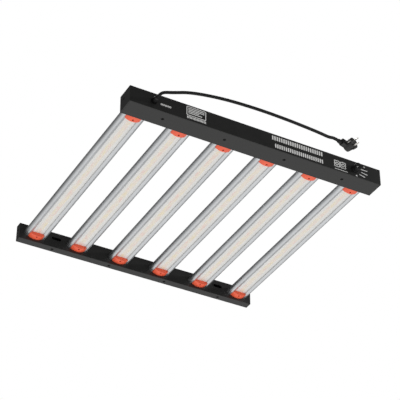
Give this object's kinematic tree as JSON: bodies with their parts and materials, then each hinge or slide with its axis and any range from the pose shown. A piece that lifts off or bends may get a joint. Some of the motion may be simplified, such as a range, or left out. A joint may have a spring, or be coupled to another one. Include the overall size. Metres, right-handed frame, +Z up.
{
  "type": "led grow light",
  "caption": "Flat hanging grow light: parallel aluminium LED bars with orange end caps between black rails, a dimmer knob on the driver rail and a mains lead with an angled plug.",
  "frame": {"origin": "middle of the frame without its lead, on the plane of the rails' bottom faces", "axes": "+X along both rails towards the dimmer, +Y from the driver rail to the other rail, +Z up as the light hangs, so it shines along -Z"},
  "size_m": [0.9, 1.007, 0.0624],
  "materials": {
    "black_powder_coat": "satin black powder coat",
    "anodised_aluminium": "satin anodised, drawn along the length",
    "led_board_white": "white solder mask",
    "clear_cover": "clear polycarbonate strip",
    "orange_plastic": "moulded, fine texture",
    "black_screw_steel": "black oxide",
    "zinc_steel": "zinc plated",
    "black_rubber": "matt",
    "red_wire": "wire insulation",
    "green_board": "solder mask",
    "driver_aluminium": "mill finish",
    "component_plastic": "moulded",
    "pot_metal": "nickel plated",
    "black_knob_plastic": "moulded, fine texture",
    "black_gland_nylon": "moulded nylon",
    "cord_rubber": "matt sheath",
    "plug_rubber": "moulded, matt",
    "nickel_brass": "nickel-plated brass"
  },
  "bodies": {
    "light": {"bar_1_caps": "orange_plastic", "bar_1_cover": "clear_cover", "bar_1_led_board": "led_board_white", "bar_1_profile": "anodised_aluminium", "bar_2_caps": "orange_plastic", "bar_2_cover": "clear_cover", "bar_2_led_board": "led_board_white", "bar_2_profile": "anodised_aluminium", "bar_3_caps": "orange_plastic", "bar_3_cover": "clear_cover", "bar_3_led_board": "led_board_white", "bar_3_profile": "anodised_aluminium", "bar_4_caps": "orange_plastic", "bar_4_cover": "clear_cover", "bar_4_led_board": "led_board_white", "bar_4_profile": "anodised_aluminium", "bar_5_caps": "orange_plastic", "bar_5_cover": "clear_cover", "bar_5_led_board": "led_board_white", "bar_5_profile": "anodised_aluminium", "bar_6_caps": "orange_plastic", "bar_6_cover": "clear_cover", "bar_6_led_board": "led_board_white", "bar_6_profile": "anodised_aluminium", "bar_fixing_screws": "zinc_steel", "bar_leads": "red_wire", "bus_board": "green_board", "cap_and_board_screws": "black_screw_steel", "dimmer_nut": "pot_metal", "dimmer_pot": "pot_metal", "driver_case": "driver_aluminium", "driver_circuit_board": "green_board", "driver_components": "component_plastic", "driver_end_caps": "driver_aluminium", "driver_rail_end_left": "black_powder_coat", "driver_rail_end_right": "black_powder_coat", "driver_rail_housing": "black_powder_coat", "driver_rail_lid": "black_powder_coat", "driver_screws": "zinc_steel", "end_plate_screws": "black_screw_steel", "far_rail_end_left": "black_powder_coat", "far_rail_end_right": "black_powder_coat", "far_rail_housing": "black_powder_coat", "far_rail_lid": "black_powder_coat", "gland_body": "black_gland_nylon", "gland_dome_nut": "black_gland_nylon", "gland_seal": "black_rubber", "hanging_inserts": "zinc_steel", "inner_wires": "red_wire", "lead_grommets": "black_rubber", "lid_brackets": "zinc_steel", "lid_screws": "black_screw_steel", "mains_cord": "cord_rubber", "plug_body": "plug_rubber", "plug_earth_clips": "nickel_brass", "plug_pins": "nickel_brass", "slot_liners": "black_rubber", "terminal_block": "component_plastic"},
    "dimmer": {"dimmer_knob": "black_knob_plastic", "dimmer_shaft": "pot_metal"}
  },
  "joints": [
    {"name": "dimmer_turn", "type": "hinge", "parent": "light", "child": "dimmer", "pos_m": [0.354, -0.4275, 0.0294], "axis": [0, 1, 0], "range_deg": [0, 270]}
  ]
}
#####
§ WHAT YOU SHOULD DO:
Please repeat the listing exactly, with nothing left out.

§ COMPLETE RESPONSE:
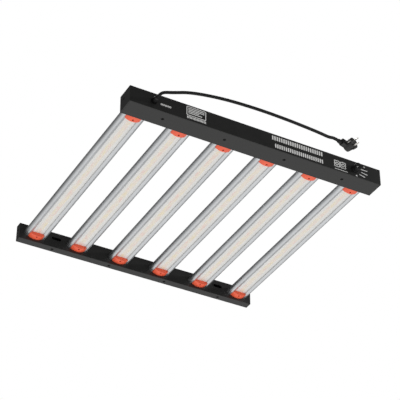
Give this object's kinematic tree as JSON: bodies with their parts and materials, then each hinge or slide with its axis and any range from the pose shown. A piece that lifts off or bends may get a joint. Some of the motion may be simplified, such as a range, or left out. A joint may have a spring, or be coupled to another one. Include the overall size. Metres, right-handed frame, +Z up.
{
  "type": "led grow light",
  "caption": "Flat hanging grow light: parallel aluminium LED bars with orange end caps between black rails, a dimmer knob on the driver rail and a mains lead with an angled plug.",
  "frame": {"origin": "middle of the frame without its lead, on the plane of the rails' bottom faces", "axes": "+X along both rails towards the dimmer, +Y from the driver rail to the other rail, +Z up as the light hangs, so it shines along -Z"},
  "size_m": [0.9, 1.007, 0.0624],
  "materials": {
    "black_powder_coat": "satin black powder coat",
    "anodised_aluminium": "satin anodised, drawn along the length",
    "led_board_white": "white solder mask",
    "clear_cover": "clear polycarbonate strip",
    "orange_plastic": "moulded, fine texture",
    "black_screw_steel": "black oxide",
    "zinc_steel": "zinc plated",
    "black_rubber": "matt",
    "red_wire": "wire insulation",
    "green_board": "solder mask",
    "driver_aluminium": "mill finish",
    "component_plastic": "moulded",
    "pot_metal": "nickel plated",
    "black_knob_plastic": "moulded, fine texture",
    "black_gland_nylon": "moulded nylon",
    "cord_rubber": "matt sheath",
    "plug_rubber": "moulded, matt",
    "nickel_brass": "nickel-plated brass"
  },
  "bodies": {
    "light": {"bar_1_caps": "orange_plastic", "bar_1_cover": "clear_cover", "bar_1_led_board": "led_board_white", "bar_1_profile": "anodised_aluminium", "bar_2_caps": "orange_plastic", "bar_2_cover": "clear_cover", "bar_2_led_board": "led_board_white", "bar_2_profile": "anodised_aluminium", "bar_3_caps": "orange_plastic", "bar_3_cover": "clear_cover", "bar_3_led_board": "led_board_white", "bar_3_profile": "anodised_aluminium", "bar_4_caps": "orange_plastic", "bar_4_cover": "clear_cover", "bar_4_led_board": "led_board_white", "bar_4_profile": "anodised_aluminium", "bar_5_caps": "orange_plastic", "bar_5_cover": "clear_cover", "bar_5_led_board": "led_board_white", "bar_5_profile": "anodised_aluminium", "bar_6_caps": "orange_plastic", "bar_6_cover": "clear_cover", "bar_6_led_board": "led_board_white", "bar_6_profile": "anodised_aluminium", "bar_fixing_screws": "zinc_steel", "bar_leads": "red_wire", "bus_board": "green_board", "cap_and_board_screws": "black_screw_steel", "dimmer_nut": "pot_metal", "dimmer_pot": "pot_metal", "driver_case": "driver_aluminium", "driver_circuit_board": "green_board", "driver_components": "component_plastic", "driver_end_caps": "driver_aluminium", "driver_rail_end_left": "black_powder_coat", "driver_rail_end_right": "black_powder_coat", "driver_rail_housing": "black_powder_coat", "driver_rail_lid": "black_powder_coat", "driver_screws": "zinc_steel", "end_plate_screws": "black_screw_steel", "far_rail_end_left": "black_powder_coat", "far_rail_end_right": "black_powder_coat", "far_rail_housing": "black_powder_coat", "far_rail_lid": "black_powder_coat", "gland_body": "black_gland_nylon", "gland_dome_nut": "black_gland_nylon", "gland_seal": "black_rubber", "hanging_inserts": "zinc_steel", "inner_wires": "red_wire", "lead_grommets": "black_rubber", "lid_brackets": "zinc_steel", "lid_screws": "black_screw_steel", "mains_cord": "cord_rubber", "plug_body": "plug_rubber", "plug_earth_clips": "nickel_brass", "plug_pins": "nickel_brass", "slot_liners": "black_rubber", "terminal_block": "component_plastic"},
    "dimmer": {"dimmer_knob": "black_knob_plastic", "dimmer_shaft": "pot_metal"}
  },
  "joints": [
    {"name": "dimmer_turn", "type": "hinge", "parent": "light", "child": "dimmer", "pos_m": [0.354, -0.4275, 0.0294], "axis": [0, 1, 0], "range_deg": [0, 270]}
  ]
}